Her sene 3. Mart günü bu konuda makale yazardık, hayatın gailesi içinde dün atlamışız bu önemli günün yıl dönümünü.
Atatürk”ün; Laik Türkiye Cumhuriyetinin temel taşlarından en önemlisi olan, eğitimde yaptığı reformun, dini eğitim ve öğretime son vererek, laik eğitimi tesis etmek amacıyla çıkardığı Tevhid-i Tedrisat Kanunu’nun çıkarılışının yıldönümünü kutlama gereği dahi duymuyoruz, bu ülkenin insanları olarak.
Zira; iş başındaki Saray yönetimi, devrim yasaları arasında sayılan ve anayasanın koruması altına alınan bu yasayı delik deşik etti ve unutturdu halkımıza.
Bu iktidar döneminde, çoğu lise, imam hatip liselerine dönüştürüldü, amaç dindar ve kindar karşı devrimci bir nesil yetiştirmek ve millet kavramının yerine ümmet kavramını ve bilincini yerleştirmekti.

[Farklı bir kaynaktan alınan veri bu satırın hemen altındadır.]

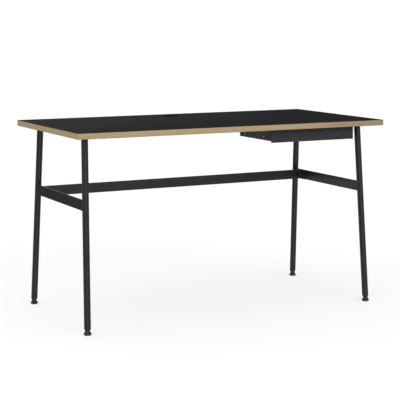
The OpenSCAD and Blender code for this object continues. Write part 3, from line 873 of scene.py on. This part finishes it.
def finish_cad_nodes():
    """The inner pieces that keep their CAD shape get the same finishes."""
    slots = {row["node"]: row["material_slot"] for row in frame["record"]["subparts"]}
    for name, obj in frame["nodes"].items():
        finish = FINISHES[slots[name]]
        if obj.data.materials:
            for index in range(len(obj.data.materials)):
                obj.data.materials[index] = finish
        else:
            obj.data.materials.append(finish)


# ---------------------------------------------------------------- studio
def floor():
    """A wide floor of backlit white acrylic, so that it stays pale under the desk.

    Gloss doesn't see it, but sees the room below the horizon.
    """
    bm = bmesh.new()
    reach = 400
    bm.faces.new([bm.verts.new((x, y, 0))
                  for x, y in ((-reach, -reach), (reach, -reach), (reach, reach), (-reach, reach))])
    mesh = bpy.data.meshes.new("studio_floor")
    bm.to_mesh(mesh)
    bm.free()
    made = bpy.data.objects.new("studio_floor", mesh)
    bpy.context.scene.collection.objects.link(made)
    material = finish_of("studio_acrylic", Base_Color=(0.36, 0.36, 0.36, 1), Roughness=1.0,
                         Specular_IOR_Level=0.0, Emission_Color=(1, 1, 1, 1), Emission_Strength=0.62)[0]
    mesh.materials.append(material)
    made.visible_glossy = False


def surround():
    """Plain white to the camera. Everything else is lit by a white room hung with black flags.

    The sky is dimmer overhead. One flag at the right rear is for the top, and a low one at the left rear is
    for the side bars. Below the horizon the room has a bright front, a dark back and a bright strip at the
    left rear.
    """
    world = bpy.data.worlds.new("studio_surround")
    bpy.context.scene.world = world
    world.use_nodes = True
    tree = world.node_tree
    towards = node(tree, "TexCoord").outputs["Generated"]
    upward = node(tree, "SeparateXYZ", {"Vector": towards}).outputs["Z"]
    # Round the compass from -X, through the front at 0.25, +X at 0.5 and the back at 0.75
    compass = node(tree, "TexGradient", {"Vector": towards}, gradient_type="RADIAL").outputs["Fac"]

    def flagged(shade, stops):
        """The shade multiplied by a ramp round the compass."""
        return mix(tree, 1.0, shade, ramp(tree, compass, stops), "MULTIPLY")

    sky = ramp(tree, upward, [(0.0, 1.0), (0.15, 1.0), (0.55, 0.4)])
    sky = flagged(sky, [(0.54, 1.0), (0.6, 0.0), (0.665, 0.0), (0.72, 1.25), (0.8, 1.25), (0.85, 1.0)])
    left_flag = flagged(sky, [(0.77, 1.0), (0.79, 0.0), (0.84, 0.0), (0.87, 1.0)])
    sky = mix(tree, span(tree, upward, 0.18, 0.3), left_flag, sky)
    low = ramp(tree, compass, [(0.0, 0.4), (0.09, 0.5), (0.15, 1.4), (0.25, 1.5), (0.31, 1.2), (0.39, 0.5),
                               (0.64, 0.4), (0.69, 0.03), (0.828, 0.0), (0.85, 1.5), (0.87, 2.2),
                               (0.93, 0.5)])
    room = mix(tree, span(tree, upward, -0.03, -0.01), low, sky)
    white = (1, 1, 1, 1)
    room = mix(tree, node(tree, "LightPath").outputs["Is Camera Ray"], room, white)
    background = tree.nodes["Background"]
    tree.links.new(room, background.inputs["Color"])
    background.inputs["Strength"].default_value = 1.03


def lamp(name, towards, strength, spread):
    """A distant soft light; towards points from the desk to it."""
    light = bpy.data.lights.new(name, "SUN")
    light.energy, light.angle = strength, math.radians(spread)
    made = bpy.data.objects.new(name, light)
    made.rotation_mode = "QUATERNION"
    made.rotation_quaternion = Vector(towards).to_track_quat("Z", "Y")
    bpy.context.scene.collection.objects.link(made)


def studio():
    floor()
    surround()
    lamp("front_softbox", (0.09, -1.0, 0.45), 1.5, 40)
    lamp("overhead_softbox", (-0.02, 0.1, 1.0), 1.1, 110)
    lamp("left_fill", (-1.0, -0.35, 0.6), 0.85, 60)
    bpy.context.scene.view_settings.view_transform = "Standard"


def camera():
    """The view from the front left, a little above the top, through a long lens."""
    data = bpy.data.cameras.new("camera")
    data.lens = 113.2
    data.sensor_width = 36
    data.clip_end = 1000
    made = bpy.data.objects.new("camera", data)
    place = Vector((-2.2814, -4.4281, 1.1537))
    towards = Vector((0.45264, 0.87966, -0.14598))
    turned = towards.to_track_quat("-Z", "Y").to_matrix().to_4x4()
    made.matrix_world = Matrix.Translation(place) @ turned
    bpy.context.scene.collection.objects.link(made)
    bpy.context.scene.camera = made


camera()
studio()
finish_cad_nodes()
tabletop()
cable_port()
legs()
weld_beads = bmesh.new()
side_bars(weld_beads)
top_rails(weld_beads)
crossbar(weld_beads)
piece("frame_weld_beads", weld_beads, "frame", "frame_black", [])
frame_fasteners()
feet()
housing()
tray()
drawer_front()
runners()
drawer_fasteners()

Zorlansalar da, bu amaçlarında oldukça başarılı da oldular, maalesef.
Tüm devlet kadrolarını, imam kültürü alan, dinin katı ve dar dogmatik kurallarıyla yetişen, sorgulama yeteneklerinden yoksun, biat eden ve bilim dışı düşünen kişilerle doldurdular, maalesef.
Şimdi, dört mevsimi de yaşayabilen, yeraltı ve yerüstü zenginlikleri bulunan, sopa diksen yeşeren verimli toprakları ve iklimi olan ülkemizde, tarım ürünlerini dahi ithal eder hale gelmişsek, cari açık veriyorsak, dövize muhtaç hale gelmişsek, her gün akaryakıta fahiş zamlar yapılıyorsa, sanayileşememişsek, artı değer üretemiyorsak, tüm üniversitelerimiz dünya üniversiteleri sıralamasında sonlarda yer alıyorsa ve daha nice aksayan ve geri kalmışlığımızın en önemli nedeni, Öğretim Birliği Yasasının rafa kaldırılarak, dini eğitime öncelik vermemizdir.
Bir gün gecikmeyle de olsa, 3 Mart Laik Öğrenime geçiş Devrimini kutluyor ve Büyük İnsan, Devrimci Cumhuriyetimizin kurucusu ATATÜRK’ü, minnet ve şükranla anıyoruz.